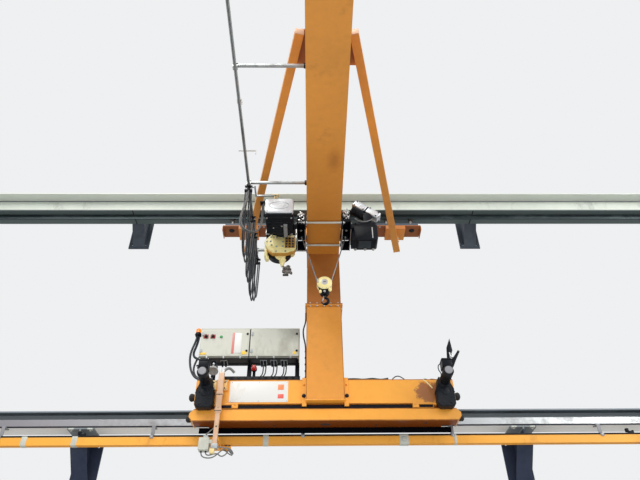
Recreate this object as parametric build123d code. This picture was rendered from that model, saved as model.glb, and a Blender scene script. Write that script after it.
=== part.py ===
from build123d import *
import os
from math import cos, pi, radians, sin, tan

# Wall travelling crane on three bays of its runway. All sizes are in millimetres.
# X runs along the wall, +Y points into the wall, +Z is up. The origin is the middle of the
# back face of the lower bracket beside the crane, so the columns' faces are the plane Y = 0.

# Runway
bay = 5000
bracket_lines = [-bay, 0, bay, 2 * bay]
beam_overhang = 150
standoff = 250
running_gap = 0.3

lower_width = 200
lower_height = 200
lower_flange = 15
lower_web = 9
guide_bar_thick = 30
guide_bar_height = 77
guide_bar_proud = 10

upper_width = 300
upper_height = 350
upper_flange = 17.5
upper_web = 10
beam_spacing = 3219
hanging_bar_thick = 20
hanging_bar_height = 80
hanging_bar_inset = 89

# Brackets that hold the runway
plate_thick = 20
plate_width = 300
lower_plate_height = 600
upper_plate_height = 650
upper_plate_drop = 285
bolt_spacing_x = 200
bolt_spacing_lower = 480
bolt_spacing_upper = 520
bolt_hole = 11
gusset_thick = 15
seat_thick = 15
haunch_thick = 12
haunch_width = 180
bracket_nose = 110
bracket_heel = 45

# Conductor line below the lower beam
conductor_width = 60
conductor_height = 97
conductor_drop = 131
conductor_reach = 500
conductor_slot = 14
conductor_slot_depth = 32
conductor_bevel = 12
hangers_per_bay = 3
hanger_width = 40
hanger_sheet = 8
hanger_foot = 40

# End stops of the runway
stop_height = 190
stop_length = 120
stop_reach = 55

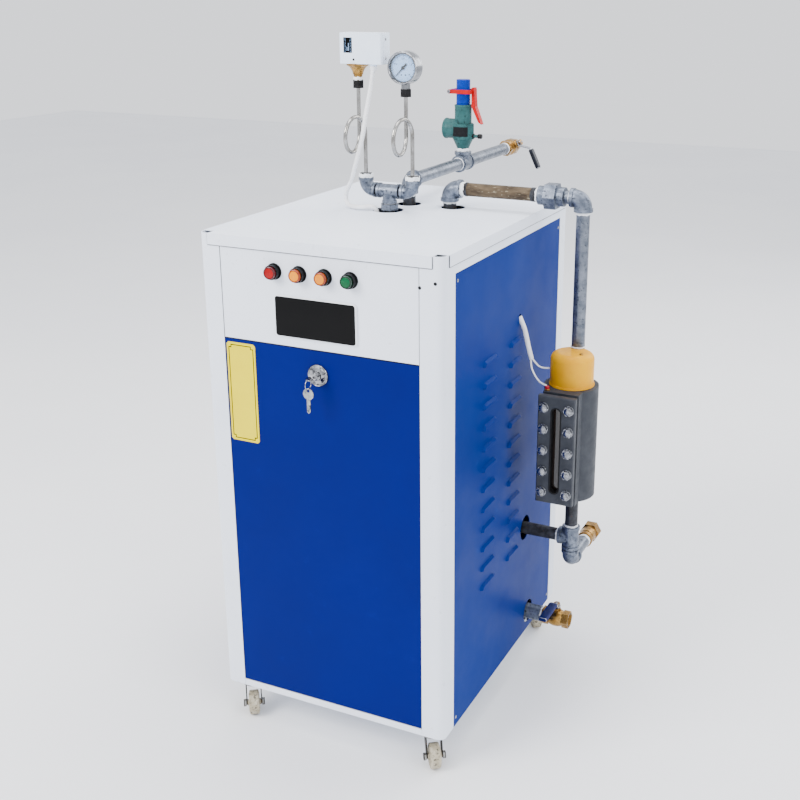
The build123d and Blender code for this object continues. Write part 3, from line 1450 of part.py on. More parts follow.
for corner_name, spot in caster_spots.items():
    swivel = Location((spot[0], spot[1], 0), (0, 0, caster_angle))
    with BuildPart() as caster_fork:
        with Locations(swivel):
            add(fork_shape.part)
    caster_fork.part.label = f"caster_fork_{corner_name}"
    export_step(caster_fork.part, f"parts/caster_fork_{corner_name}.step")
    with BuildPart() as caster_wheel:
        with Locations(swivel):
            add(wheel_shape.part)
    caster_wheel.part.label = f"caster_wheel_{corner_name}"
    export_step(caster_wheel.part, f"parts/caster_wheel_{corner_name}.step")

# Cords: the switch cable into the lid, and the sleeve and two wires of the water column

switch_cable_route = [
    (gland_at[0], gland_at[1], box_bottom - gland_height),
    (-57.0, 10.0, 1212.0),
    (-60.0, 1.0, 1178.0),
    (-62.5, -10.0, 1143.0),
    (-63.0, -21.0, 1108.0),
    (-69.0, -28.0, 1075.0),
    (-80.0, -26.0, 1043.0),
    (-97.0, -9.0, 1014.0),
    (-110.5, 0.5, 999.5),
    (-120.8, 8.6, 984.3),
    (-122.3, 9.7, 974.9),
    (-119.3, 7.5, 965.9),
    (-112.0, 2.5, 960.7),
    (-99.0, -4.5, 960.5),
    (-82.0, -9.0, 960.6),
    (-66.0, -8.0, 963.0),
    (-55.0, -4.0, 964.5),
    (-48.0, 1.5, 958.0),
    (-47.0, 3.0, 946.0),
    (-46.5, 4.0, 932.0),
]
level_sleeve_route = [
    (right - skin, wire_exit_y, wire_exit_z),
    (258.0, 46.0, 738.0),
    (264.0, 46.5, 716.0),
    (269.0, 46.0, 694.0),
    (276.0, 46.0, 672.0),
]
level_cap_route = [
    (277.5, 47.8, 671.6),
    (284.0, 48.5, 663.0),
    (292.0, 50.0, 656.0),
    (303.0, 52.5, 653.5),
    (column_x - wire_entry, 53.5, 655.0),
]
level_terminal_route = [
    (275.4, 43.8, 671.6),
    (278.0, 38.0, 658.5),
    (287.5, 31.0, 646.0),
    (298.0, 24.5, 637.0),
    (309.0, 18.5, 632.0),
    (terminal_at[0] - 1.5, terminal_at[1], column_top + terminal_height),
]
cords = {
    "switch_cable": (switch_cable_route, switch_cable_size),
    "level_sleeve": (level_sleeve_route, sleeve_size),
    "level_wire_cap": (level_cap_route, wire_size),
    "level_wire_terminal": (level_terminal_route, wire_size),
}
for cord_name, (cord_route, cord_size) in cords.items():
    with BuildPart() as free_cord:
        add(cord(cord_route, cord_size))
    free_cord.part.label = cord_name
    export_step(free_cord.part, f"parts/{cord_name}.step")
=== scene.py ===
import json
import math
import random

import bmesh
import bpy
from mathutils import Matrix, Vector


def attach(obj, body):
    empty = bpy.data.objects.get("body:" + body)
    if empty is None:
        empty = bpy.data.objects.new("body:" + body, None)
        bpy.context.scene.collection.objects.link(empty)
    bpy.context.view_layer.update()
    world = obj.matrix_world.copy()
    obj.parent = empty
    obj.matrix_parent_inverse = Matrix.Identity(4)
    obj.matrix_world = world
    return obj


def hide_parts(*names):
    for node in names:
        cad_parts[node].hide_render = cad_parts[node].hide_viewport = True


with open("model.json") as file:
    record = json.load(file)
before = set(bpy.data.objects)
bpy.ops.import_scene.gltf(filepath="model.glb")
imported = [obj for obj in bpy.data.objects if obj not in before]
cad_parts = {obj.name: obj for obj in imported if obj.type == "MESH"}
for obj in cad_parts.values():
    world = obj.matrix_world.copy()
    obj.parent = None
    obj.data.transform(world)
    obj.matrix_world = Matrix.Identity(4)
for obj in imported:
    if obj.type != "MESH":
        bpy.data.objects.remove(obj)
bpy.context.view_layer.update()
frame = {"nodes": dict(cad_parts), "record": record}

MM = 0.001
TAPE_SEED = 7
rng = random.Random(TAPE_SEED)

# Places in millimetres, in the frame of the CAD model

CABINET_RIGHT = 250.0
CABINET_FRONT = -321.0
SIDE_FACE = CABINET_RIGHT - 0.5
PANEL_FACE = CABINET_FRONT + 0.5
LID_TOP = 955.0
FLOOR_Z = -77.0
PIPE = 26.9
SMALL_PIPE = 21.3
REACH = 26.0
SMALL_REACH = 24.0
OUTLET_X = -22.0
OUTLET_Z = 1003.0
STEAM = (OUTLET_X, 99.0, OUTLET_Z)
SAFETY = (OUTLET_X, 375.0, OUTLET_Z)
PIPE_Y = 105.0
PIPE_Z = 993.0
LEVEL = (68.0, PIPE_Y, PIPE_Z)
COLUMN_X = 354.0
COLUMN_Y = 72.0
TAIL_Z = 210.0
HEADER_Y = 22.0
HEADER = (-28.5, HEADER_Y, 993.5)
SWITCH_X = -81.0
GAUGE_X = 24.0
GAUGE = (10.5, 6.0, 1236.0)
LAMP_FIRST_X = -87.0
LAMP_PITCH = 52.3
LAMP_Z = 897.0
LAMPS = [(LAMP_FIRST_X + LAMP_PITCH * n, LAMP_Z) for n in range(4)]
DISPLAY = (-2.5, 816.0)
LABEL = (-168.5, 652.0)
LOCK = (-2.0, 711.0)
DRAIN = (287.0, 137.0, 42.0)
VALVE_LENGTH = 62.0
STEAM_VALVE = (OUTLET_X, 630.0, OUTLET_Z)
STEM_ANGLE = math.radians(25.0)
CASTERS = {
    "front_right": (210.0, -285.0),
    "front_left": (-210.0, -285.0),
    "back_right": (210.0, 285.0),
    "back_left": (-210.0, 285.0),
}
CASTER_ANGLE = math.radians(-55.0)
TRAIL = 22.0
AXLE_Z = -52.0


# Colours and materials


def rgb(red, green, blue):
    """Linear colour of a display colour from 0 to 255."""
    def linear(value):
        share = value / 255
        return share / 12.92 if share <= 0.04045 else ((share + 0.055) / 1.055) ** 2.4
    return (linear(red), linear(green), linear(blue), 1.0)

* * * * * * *

**Exercise aim**
Starting at the line that holds "The build123d and", copy each line exactly and stop after the line that holds "# Cords: the".

**Problem solution**
The build123d and Blender code for this object continues. Write part 3, from line 1450 of part.py on. More parts follow.
for corner_name, spot in caster_spots.items():
    swivel = Location((spot[0], spot[1], 0), (0, 0, caster_angle))
    with BuildPart() as caster_fork:
        with Locations(swivel):
            add(fork_shape.part)
    caster_fork.part.label = f"caster_fork_{corner_name}"
    export_step(caster_fork.part, f"parts/caster_fork_{corner_name}.step")
    with BuildPart() as caster_wheel:
        with Locations(swivel):
            add(wheel_shape.part)
    caster_wheel.part.label = f"caster_wheel_{corner_name}"
    export_step(caster_wheel.part, f"parts/caster_wheel_{corner_name}.step")

# Cords: the switch cable into the lid, and the sleeve and two wires of the water column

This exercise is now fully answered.